GPG MENTORSHIP PROGRAM: expressions of interest open for second semester program
Deadline: Sunday 14 August
The GPG Mentorship Program sees students teamed up with a mentor, who provides feedback, assistance and guidance through regular in person or online meetings.
The mentorship program is student-led, and students are expected to have a general idea of a project, areas of practice or professionalism that they seek assistance with. This can be as specific as a series of new paintings, or as open-ended as how to organise a group exhibition.
The mentorship program is extra-curricular, and not designed to assist students with their course work for assessment.
The duration of the mentorship and frequency of meetings will be agreed on by the mentor and student, according to the student’s availability and needs. It is imagined that the mentorship will include at least four meetings.

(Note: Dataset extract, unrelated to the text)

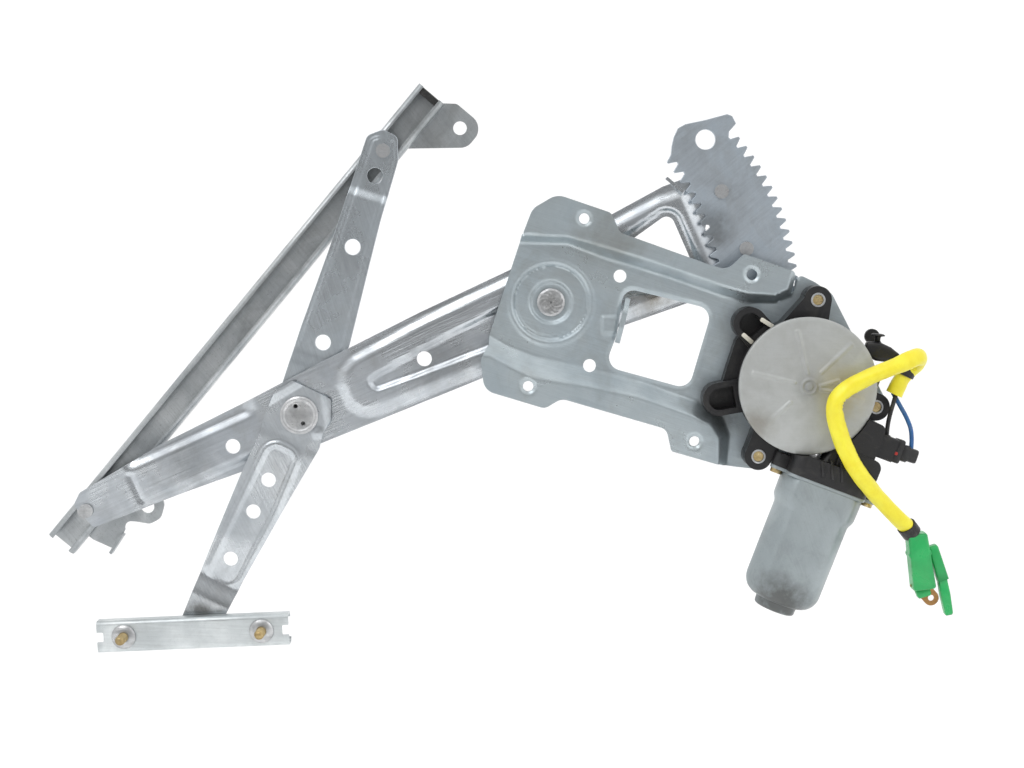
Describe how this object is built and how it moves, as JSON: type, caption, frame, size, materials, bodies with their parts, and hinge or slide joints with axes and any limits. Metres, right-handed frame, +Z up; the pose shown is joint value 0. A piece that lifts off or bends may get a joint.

Students are required to submit an Expression of Interest via the form below. EOIs are to be submitted to email@example.com.

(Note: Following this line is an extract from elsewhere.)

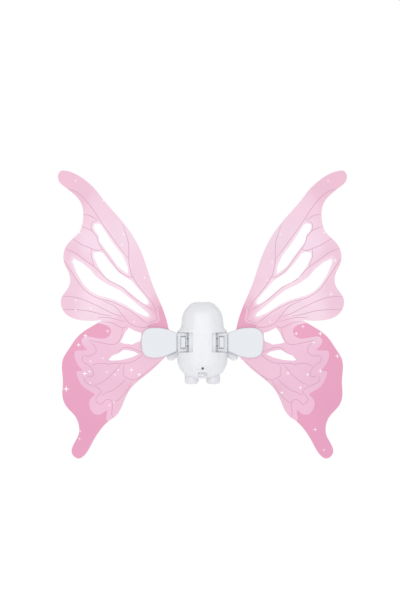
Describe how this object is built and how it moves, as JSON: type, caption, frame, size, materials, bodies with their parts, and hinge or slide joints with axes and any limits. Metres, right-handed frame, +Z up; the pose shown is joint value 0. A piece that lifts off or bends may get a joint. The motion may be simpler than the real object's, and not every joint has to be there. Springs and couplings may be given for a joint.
{
  "type": "motorised flapping wing unit",
  "caption": "Battery-driven flapping wing unit: a rounded plastic body with rear hinge hubs, clamp plates and cut-out film wings, geared to a crank and yoke.",
  "frame": {"origin": "centre of the flat outer face of the wearer pad", "axes": "+Z up, +Y out of the pad towards the wearer, +X across the wings; the side seen from behind is -Y"},
  "size_m": [0.5634, 0.066, 0.5616],
  "materials": {
    "body_white": "satin",
    "limb_white": "satin",
    "clamp_white": "satin",
    "hub_white": "satin",
    "film_pink": "pearly printed film",
    "pad_foam": "soft",
    "gearbox_plastic": "satin",
    "gear_acetal": "smooth",
    "steel": "bright",
    "screw_dark": "black oxide",
    "motor_steel": "plated",
    "motor_cap_plastic": "moulded",
    "cell_wrap": "shrink sleeve",
    "board_green": "solder mask",
    "chip_black": "moulded",
    "control_dark": "moulded",
    "knob_white": "satin"
  },
  "bodies": {
    "body": {"rear_shell": "body_white", "front_shell": "body_white", "wearer_pad": "pad_foam", "case_screws": "steel", "right_arm": "limb_white", "left_arm": "limb_white", "right_foot": "limb_white", "left_foot": "limb_white", "gearbox_base": "gearbox_plastic", "gearbox_bridge": "gearbox_plastic", "gearbox_cover": "gearbox_plastic", "gearbox_screws": "steel", "gear_axles": "steel", "motor_case": "motor_steel", "motor_cap": "motor_cap_plastic", "battery_cell": "cell_wrap", "battery_holder": "gearbox_plastic", "circuit_board": "board_green", "board_parts": "chip_black", "charge_jack": "control_dark", "switch_body": "control_dark"},
    "right_wing": {"right_hub": "hub_white", "right_hub_shaft": "steel", "right_sector": "gear_acetal", "right_hub_screws": "screw_dark", "right_clamp_back": "clamp_white", "right_clamp_front": "clamp_white", "right_clamp_screws": "steel", "right_film": "film_pink"},
    "left_wing": {"left_hub": "hub_white", "left_hub_shaft": "steel", "left_sector": "gear_acetal", "left_hub_screws": "screw_dark", "left_clamp_back": "clamp_white", "left_clamp_front": "clamp_white", "left_clamp_screws": "steel", "left_film": "film_pink"},
    "right_latch_button": {"right_latch": "clamp_white"},
    "left_latch_button": {"left_latch": "clamp_white"},
    "slider": {"yoke_slider": "gear_acetal"},
    "crank": {"crank_gear": "gear_acetal"},
    "gear_two": {"second_gear": "gear_acetal"},
    "gear_one": {"first_gear": "gear_acetal"},
    "rotor": {"motor_rotor": "steel"},
    "knob": {"switch_knob": "knob_white"}
  },
  "joints": [
    {"name": "left_wing_flap", "type": "hinge", "parent": "body", "child": "left_wing", "pos_m": [-0.025, -0.048, 0], "axis": [0, 0, 1], "range_deg": [-20, 20]},
    {"name": "right_wing_flap", "type": "hinge", "parent": "body", "child": "right_wing", "pos_m": [0.025, -0.048, 0], "axis": [0, 0, 1], "range_deg": [-20, 20]},
    {"name": "slider_travel", "type": "slide", "parent": "body", "child": "slider", "axis": [0, 1, 0], "range_m": [-0.0042, 0.0042]},
    {"name": "crank_spin", "type": "hinge", "parent": "body", "child": "crank", "pos_m": [0, -0.03, 0.035], "axis": [0, 0, 1], "continuous": true},
    {"name": "second_gear_spin", "type": "hinge", "parent": "body", "child": "gear_two", "pos_m": [-0.012, -0.039, 0.038], "axis": [0, 0, 1], "continuous": true},
    {"name": "first_gear_spin", "type": "hinge", "parent": "body", "child": "gear_one", "pos_m": [-0.021, -0.027, 0.042], "axis": [0, 0, 1], "continuous": true},
    {"name": "motor_spin", "type": "hinge", "parent": "body", "child": "rotor", "pos_m": [-0.006, -0.027, 0.05], "axis": [0, 0, 1], "continuous": true},
    {"name": "switch_slide", "type": "slide", "parent": "body", "child": "knob", "axis": [1, 0, 0], "range_m": [0, 0.004]},
    {"name": "right_latch_press", "type": "slide", "parent": "right_wing", "child": "right_latch_button", "axis": [0, 1, 0], "range_m": [0, 0.0012], "stiffness_N_per_m": 800},
    {"name": "left_latch_press", "type": "slide", "parent": "left_wing", "child": "left_latch_button", "axis": [0, 1, 0], "range_m": [0, 0.0012], "stiffness_N_per_m": 800}
  ],
  "couplings": [
    {"joint": "right_wing_flap", "follows": "left_wing_flap", "ratio": -1},
    {"joint": "slider_travel", "follows": "left_wing_flap", "m_per_rad": 0.012},
    {"joint": "first_gear_spin", "follows": "motor_spin", "ratio": -0.25},
    {"joint": "second_gear_spin", "follows": "motor_spin", "ratio": 0.0625},
    {"joint": "crank_spin", "follows": "motor_spin", "ratio": -0.015625}
  ]
}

The deadline for submitting EOIs is Sunday 14 August.
GPG MENTORSHIP PROGRAM EXPRESSION OF INTEREST Word doc
GPG MENTORSHIP PROGRAM EXPRESSION OF INTEREST PDF
We recommend you consult the GPG MENTORSHIP GUIDELINES before applying.
The GPG Mentorship Program is open to all currently enrolled University of Melbourne students. If you have any questions email firstname.lastname@example.org.

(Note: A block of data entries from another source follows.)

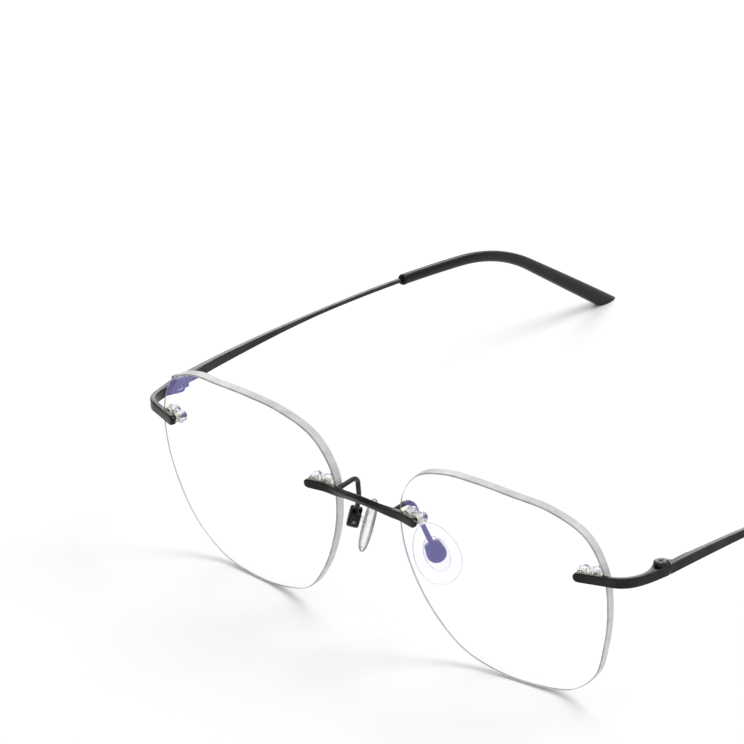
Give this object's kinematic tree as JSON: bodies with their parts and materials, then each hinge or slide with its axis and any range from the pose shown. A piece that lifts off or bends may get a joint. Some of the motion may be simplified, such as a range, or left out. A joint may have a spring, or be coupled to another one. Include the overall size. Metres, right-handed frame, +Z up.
{
  "type": "rimless eyeglasses",
  "caption": "Rimless eyeglasses with soft six-sided lenses, slim dark metal bridge, endpieces and folding temples, clear nose pads and curved black temple tips.",
  "frame": {"origin": "under the middle of the whole, on the surface that the glasses stand on", "axes": "+X towards the wearer's left, +Y from the lenses back to the temple tips, +Z up"},
  "size_m": [0.1542, 0.163, 0.0458],
  "materials": {
    "frame_metal": "satin",
    "screw_steel": "satin",
    "tip_plastic": "gloss",
    "lens": "polished",
    "clear_nylon": "gloss",
    "washer_nylon": "matte",
    "pad_silicone": "satin"
  },
  "bodies": {
    "front": {"bridge": "frame_metal", "lens_left": "lens", "lens_sleeve_temporal_left": "clear_nylon", "lens_sleeve_nasal_left": "clear_nylon", "endpiece_left": "frame_metal", "hinge_screw_left": "screw_steel", "hinge_washer_upper_left": "washer_nylon", "hinge_washer_lower_left": "washer_nylon", "pad_arm_left": "frame_metal", "pad_box_left": "frame_metal", "pad_screw_left": "screw_steel", "lens_right": "lens", "lens_sleeve_temporal_right": "clear_nylon", "lens_sleeve_nasal_right": "clear_nylon", "endpiece_right": "frame_metal", "hinge_screw_right": "screw_steel", "hinge_washer_upper_right": "washer_nylon", "hinge_washer_lower_right": "washer_nylon", "pad_arm_right": "frame_metal", "pad_box_right": "frame_metal", "pad_screw_right": "screw_steel"},
    "temple_left": {"temple_hinge_left": "frame_metal", "temple_arm_left": "frame_metal", "temple_tip_left": "tip_plastic"},
    "nose_pad_left": {"pad_insert_left": "clear_nylon", "nose_pad_left": "pad_silicone"},
    "temple_right": {"temple_hinge_right": "frame_metal", "temple_arm_right": "frame_metal", "temple_tip_right": "tip_plastic"},
    "nose_pad_right": {"pad_insert_right": "clear_nylon", "nose_pad_right": "pad_silicone"}
  },
  "joints": [
    {"name": "temple_left_fold", "type": "hinge", "parent": "front", "child": "temple_left", "pos_m": [0.0661, -0.06376, 0.0317], "axis": [0, -0.0518, 0.9987], "range_deg": [0, 89]},
    {"name": "temple_right_fold", "type": "hinge", "parent": "front", "child": "temple_right", "pos_m": [-0.0661, -0.06376, 0.0317], "axis": [0, 0.0518, -0.9987], "range_deg": [0, 94]},
    {"name": "nose_pad_left_rock", "type": "hinge", "parent": "front", "child": "nose_pad_left", "pos_m": [0.0115, -0.0696, 0.02079], "axis": [0.5067, 0.7726, 0.3825], "range_deg": [-10, 10]},
    {"name": "nose_pad_right_rock", "type": "hinge", "parent": "front", "child": "nose_pad_right", "pos_m": [-0.0115, -0.0696, 0.02079], "axis": [0.5067, -0.7726, -0.3825], "range_deg": [-10, 10]}
  ]
}
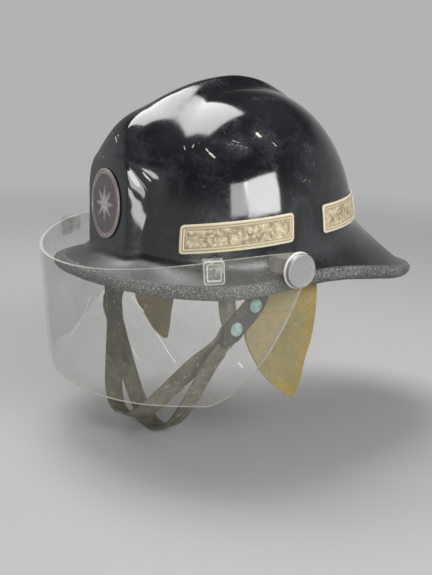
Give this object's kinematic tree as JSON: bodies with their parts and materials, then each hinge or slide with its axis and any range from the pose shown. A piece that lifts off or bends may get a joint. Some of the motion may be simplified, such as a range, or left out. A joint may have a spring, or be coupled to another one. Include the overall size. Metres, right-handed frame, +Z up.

Please contact us directly if you require any access provisions. Accessibility is important to Arts Programs and we aim to accommodate everyone.
Submissions will be considered against the skills, knowledge and experience of the GPG mentors. At present the mentors include Arts Programs staff members Sandie Bridie, Coordinator and Director of the George Paton Gallery, and Channon Goodwin, Arts Projects Officer.
Information on the mentors can be found below.
Mentee from 2021, Christina Darras exhibition in Entrance Gallery, GPG semester 1 2022
Sandra Bridie’s work straddles individual practice, collaboration, exhibition curation, teaching, gallery management, writing, and the interview as documentation of individual and collective artistic practice in Melbourne. Sandra has coordinated a series of spaces and projects including; Fictional and Actual Artists Space (1995-6), Talk Artists Initiative (1997-2000) six conjectural modules (2002-3). Sandra was also a founding member of the artist’s group Ocular Lab, which ran from 2003-2010 and through this involvement hosted a series of international, national and local artist’s residencies in the Ocular Lab space.
Bridie’s individual practice involves the invention of fictional artists presented via a suite of art works from a range of media including film, sculpture, performance, painting and conceptual art. These works. as seen in her 2017 publication Sandra Bridie, b.19–: Eight fictions, are usually accompanied by a published ‘interview’ with the fictional artist describing the journey towards the work seen.
Since 2004, Sandra has held the position of director of the George Paton Gallery.
Channon Goodwin is an artist and artsworker whose work engages with collective, collaborative, and artist-run practice and forms of artist-led organisation building. Channon is the founding Director of Composite Moving Image Agency & Media Bank, and Convener of All Conference, an organising network comprised of 17 artist-led, experimental and cross-disciplinary arts organisations from around Australia. From 2012–2021, he was Director of Bus Projects, one of Narrm/Melbourne's longest-running Artist-Run Initiatives. He aggregates his various collaborative and independent videography work under Fellow Worker. In 2019, Channon was awarded an Australia Council for the Arts International Residency at ACME in London, where he examined the lineages of artists’ video and filmmaking cooperatives. He also edited Permanent Recession: a Handbook on Art, Labour and Circumstance (2019), published through Onomatopee Projects. This book is an enquiry into the capitals and currencies of experimental, radical and artist-run initiatives in Australia and the labour conditions of working artists. Channon is currently undertaking a PhD at RMIT focused on artists’ collective, participatory, and activist activities and the new forms of social, cultural, and economic value they create.